## start DATASET EXCERPT
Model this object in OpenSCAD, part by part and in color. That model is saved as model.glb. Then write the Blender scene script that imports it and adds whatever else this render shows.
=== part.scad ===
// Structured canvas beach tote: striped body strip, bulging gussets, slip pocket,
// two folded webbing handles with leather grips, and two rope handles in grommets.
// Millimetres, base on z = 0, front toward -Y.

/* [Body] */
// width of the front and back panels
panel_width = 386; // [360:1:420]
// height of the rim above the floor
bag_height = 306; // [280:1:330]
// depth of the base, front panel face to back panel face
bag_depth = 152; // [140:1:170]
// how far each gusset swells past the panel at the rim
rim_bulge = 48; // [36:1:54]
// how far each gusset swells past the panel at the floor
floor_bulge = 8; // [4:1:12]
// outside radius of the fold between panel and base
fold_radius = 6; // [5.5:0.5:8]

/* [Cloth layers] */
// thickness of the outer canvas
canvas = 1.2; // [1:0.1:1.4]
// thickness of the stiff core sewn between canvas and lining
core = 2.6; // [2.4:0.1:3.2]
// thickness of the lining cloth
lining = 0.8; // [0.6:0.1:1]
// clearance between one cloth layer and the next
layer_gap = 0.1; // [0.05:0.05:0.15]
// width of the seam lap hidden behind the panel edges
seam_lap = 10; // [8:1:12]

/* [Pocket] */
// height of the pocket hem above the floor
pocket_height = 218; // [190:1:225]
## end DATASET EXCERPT
- WRITTEN PROBLEM -
Can you reproduce all the material exactly?

- SOLUTION TO THIS PROBLEM -
Model this object in OpenSCAD, part by part and in color. That model is saved as model.glb. Then write the Blender scene script that imports it and adds whatever else this render shows.
=== part.scad ===
// Structured canvas beach tote: striped body strip, bulging gussets, slip pocket,
// two folded webbing handles with leather grips, and two rope handles in grommets.
// Millimetres, base on z = 0, front toward -Y.

/* [Body] */
// width of the front and back panels
panel_width = 386; // [360:1:420]
// height of the rim above the floor
bag_height = 306; // [280:1:330]
// depth of the base, front panel face to back panel face
bag_depth = 152; // [140:1:170]
// how far each gusset swells past the panel at the rim
rim_bulge = 48; // [36:1:54]
// how far each gusset swells past the panel at the floor
floor_bulge = 8; // [4:1:12]
// outside radius of the fold between panel and base
fold_radius = 6; // [5.5:0.5:8]

/* [Cloth layers] */
// thickness of the outer canvas
canvas = 1.2; // [1:0.1:1.4]
// thickness of the stiff core sewn between canvas and lining
core = 2.6; // [2.4:0.1:3.2]
// thickness of the lining cloth
lining = 0.8; // [0.6:0.1:1]
// clearance between one cloth layer and the next
layer_gap = 0.1; // [0.05:0.05:0.15]
// width of the seam lap hidden behind the panel edges
seam_lap = 10; // [8:1:12]

/* [Pocket] */
// height of the pocket hem above the floor
pocket_height = 218; // [190:1:225]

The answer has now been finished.